• WHAT YOU ARE ASKED TO DO:
What is needed is an exact copy of the lines from the one containing "Model this object" to the one containing "horse's back outwards.", both lines included, and no other lines.

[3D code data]
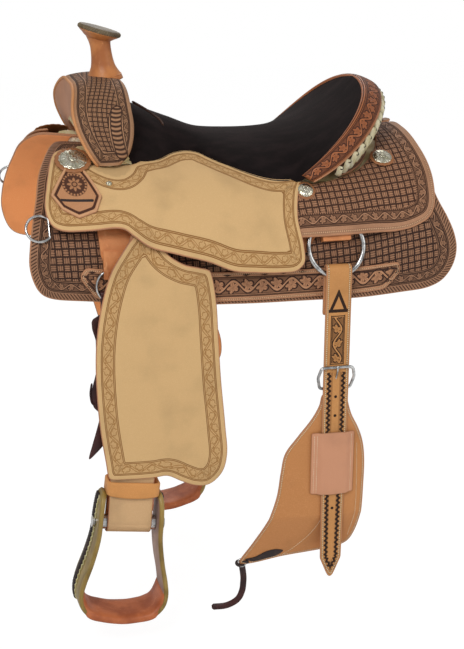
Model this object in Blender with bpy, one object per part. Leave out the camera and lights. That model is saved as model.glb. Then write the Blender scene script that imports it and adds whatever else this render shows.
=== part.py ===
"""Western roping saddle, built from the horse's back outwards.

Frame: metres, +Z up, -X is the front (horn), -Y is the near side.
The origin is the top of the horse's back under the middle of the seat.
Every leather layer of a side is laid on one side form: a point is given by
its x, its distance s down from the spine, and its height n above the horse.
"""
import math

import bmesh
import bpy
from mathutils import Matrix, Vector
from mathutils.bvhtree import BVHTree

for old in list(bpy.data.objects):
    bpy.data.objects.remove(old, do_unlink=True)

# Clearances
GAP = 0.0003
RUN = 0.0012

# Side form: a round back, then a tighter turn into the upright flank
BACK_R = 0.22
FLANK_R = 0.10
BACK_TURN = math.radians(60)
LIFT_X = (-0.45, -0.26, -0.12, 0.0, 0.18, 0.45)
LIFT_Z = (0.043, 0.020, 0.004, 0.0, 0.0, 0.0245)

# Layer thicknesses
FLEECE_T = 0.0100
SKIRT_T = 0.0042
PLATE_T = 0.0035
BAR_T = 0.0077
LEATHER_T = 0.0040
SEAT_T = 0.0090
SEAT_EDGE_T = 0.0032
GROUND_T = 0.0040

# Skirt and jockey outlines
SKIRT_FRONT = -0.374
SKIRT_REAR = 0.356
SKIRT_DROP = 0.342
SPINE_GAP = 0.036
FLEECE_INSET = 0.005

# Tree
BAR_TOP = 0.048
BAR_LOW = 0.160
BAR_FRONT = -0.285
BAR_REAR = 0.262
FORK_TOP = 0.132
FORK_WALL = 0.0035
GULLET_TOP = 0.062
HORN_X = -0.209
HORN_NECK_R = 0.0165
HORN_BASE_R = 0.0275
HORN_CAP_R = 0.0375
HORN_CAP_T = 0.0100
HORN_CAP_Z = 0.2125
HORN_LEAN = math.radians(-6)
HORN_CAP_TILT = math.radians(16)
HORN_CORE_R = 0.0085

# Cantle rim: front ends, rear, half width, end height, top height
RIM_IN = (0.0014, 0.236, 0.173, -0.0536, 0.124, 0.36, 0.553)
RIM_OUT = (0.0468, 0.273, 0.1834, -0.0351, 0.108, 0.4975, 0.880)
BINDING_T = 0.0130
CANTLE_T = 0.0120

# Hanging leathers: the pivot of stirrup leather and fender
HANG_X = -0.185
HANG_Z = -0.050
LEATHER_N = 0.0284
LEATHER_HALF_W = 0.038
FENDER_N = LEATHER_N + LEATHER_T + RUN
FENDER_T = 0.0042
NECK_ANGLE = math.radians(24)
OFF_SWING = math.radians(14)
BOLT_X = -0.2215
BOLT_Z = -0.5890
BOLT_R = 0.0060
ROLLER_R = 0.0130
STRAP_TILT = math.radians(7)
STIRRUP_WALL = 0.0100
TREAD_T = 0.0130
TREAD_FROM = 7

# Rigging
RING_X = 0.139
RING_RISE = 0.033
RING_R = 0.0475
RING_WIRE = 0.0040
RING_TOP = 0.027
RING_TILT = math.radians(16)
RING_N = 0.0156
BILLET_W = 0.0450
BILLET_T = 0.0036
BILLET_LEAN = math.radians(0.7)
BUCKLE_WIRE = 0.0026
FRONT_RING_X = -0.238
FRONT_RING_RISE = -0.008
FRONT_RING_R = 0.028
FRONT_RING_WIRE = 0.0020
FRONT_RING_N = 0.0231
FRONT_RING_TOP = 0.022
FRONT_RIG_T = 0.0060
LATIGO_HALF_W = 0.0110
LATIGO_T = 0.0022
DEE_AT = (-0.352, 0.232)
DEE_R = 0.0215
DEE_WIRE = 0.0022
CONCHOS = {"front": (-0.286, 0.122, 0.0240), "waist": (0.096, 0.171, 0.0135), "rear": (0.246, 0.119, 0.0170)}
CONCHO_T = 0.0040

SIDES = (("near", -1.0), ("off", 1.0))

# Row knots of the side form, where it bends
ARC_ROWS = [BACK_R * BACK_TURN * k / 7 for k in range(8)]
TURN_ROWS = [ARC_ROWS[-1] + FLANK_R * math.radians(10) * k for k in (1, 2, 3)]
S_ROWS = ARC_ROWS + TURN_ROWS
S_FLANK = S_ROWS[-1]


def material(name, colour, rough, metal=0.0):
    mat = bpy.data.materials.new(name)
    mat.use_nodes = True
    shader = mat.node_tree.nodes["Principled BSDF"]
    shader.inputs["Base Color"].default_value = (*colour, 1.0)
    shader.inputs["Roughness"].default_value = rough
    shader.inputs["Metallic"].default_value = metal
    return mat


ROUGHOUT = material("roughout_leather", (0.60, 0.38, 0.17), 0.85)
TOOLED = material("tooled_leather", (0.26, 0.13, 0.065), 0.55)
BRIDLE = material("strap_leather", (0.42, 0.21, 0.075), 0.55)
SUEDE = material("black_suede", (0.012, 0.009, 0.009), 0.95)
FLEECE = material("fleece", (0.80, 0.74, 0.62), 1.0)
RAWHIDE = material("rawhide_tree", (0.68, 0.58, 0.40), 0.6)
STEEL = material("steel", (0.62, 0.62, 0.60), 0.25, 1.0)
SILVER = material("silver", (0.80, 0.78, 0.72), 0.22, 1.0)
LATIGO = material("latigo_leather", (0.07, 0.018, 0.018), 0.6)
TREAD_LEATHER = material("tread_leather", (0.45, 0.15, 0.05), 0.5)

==

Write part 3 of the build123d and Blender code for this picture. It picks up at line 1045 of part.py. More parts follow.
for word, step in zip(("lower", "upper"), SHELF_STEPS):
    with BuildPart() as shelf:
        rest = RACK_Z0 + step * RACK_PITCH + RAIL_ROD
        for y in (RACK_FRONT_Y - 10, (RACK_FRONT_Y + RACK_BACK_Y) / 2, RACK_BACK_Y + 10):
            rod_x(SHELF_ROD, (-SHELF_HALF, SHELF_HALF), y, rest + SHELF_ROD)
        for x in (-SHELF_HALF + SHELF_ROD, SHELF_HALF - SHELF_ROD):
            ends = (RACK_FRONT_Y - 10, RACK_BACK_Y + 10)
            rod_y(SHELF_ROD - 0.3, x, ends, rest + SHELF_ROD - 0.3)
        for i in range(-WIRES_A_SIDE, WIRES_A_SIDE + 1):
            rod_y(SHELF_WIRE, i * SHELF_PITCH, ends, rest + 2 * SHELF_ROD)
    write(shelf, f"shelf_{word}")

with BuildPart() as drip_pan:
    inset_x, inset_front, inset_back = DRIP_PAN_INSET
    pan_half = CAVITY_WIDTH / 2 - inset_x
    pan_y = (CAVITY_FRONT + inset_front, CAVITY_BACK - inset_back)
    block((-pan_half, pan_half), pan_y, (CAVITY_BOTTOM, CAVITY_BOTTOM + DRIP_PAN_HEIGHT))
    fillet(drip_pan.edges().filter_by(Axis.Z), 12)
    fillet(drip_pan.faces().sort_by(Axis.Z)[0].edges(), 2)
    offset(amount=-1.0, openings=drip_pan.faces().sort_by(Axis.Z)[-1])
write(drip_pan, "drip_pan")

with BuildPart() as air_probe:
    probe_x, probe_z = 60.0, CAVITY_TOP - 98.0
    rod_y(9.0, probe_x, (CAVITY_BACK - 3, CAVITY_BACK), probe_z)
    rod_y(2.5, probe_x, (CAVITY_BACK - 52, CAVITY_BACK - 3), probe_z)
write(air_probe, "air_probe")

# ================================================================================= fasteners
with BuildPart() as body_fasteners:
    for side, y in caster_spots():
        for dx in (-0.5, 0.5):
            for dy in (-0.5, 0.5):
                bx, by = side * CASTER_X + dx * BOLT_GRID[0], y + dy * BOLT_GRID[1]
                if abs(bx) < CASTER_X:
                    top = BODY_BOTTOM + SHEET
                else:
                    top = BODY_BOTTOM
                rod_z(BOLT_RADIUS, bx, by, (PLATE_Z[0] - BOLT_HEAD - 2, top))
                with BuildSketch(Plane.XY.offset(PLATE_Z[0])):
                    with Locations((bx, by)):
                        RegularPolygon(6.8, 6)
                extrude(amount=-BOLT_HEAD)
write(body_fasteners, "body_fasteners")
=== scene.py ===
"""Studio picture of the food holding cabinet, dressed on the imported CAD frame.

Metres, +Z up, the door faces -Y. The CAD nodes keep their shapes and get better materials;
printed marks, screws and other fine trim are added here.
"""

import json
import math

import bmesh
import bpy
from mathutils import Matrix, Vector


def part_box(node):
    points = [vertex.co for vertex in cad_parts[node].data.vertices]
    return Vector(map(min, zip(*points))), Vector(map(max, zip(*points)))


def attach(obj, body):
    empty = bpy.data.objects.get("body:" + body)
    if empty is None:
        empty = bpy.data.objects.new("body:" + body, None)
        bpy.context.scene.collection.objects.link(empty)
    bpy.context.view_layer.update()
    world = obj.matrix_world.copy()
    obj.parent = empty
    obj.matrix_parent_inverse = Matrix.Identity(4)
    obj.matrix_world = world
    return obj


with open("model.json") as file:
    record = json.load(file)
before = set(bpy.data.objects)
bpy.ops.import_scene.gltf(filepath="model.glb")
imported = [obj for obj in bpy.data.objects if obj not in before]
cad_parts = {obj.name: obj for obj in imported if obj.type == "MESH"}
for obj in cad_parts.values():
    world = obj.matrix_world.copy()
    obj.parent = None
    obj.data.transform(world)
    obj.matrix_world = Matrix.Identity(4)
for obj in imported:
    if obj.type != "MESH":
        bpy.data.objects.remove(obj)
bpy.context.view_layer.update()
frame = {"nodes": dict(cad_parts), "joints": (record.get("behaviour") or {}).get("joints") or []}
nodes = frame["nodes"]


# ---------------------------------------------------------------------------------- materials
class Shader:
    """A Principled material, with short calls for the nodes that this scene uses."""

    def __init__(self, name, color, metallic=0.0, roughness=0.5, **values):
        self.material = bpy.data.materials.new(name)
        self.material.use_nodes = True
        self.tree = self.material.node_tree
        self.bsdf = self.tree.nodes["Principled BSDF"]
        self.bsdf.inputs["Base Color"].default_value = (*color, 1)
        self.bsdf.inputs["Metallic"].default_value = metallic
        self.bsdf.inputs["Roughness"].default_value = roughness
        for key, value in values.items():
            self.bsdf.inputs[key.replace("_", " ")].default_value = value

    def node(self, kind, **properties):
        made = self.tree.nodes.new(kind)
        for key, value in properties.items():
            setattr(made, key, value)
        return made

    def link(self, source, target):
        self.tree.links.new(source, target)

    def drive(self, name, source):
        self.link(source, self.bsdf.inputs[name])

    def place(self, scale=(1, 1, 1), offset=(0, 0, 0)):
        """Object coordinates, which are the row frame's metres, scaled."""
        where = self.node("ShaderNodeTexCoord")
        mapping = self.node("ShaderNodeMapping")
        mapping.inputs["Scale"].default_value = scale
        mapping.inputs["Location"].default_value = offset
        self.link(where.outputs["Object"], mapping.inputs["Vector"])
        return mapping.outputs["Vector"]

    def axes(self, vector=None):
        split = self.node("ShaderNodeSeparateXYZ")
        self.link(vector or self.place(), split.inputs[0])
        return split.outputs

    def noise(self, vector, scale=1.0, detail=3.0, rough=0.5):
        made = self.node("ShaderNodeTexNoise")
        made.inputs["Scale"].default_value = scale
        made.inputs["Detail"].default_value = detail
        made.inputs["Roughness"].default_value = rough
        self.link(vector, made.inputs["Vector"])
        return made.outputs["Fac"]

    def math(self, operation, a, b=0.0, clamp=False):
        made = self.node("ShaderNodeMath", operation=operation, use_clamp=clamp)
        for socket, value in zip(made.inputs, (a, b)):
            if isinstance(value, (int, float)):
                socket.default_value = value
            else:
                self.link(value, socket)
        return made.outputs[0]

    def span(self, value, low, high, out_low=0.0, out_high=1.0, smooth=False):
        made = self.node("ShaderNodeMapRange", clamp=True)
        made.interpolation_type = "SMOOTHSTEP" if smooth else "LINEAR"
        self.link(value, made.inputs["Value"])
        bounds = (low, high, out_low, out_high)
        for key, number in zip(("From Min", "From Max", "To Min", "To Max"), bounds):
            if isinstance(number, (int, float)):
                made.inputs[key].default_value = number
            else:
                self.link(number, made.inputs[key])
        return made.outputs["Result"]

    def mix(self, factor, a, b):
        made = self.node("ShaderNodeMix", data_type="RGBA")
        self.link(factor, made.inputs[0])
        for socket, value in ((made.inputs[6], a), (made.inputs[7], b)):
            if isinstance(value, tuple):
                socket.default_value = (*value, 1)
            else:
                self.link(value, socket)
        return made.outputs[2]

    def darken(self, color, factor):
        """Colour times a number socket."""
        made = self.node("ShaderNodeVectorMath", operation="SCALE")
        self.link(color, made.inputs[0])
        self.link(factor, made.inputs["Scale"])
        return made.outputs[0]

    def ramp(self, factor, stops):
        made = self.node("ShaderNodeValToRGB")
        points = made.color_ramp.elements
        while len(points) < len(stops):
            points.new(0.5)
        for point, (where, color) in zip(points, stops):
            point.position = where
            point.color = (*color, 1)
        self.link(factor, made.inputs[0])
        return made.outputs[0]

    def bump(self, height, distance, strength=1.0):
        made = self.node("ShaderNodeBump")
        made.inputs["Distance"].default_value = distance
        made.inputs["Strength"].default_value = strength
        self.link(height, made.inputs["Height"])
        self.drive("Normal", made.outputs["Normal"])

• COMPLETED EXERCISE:
Model this object in Blender with bpy, one object per part. Leave out the camera and lights. That model is saved as model.glb. Then write the Blender scene script that imports it and adds whatever else this render shows.
=== part.py ===
"""Western roping saddle, built from the horse's back outwards.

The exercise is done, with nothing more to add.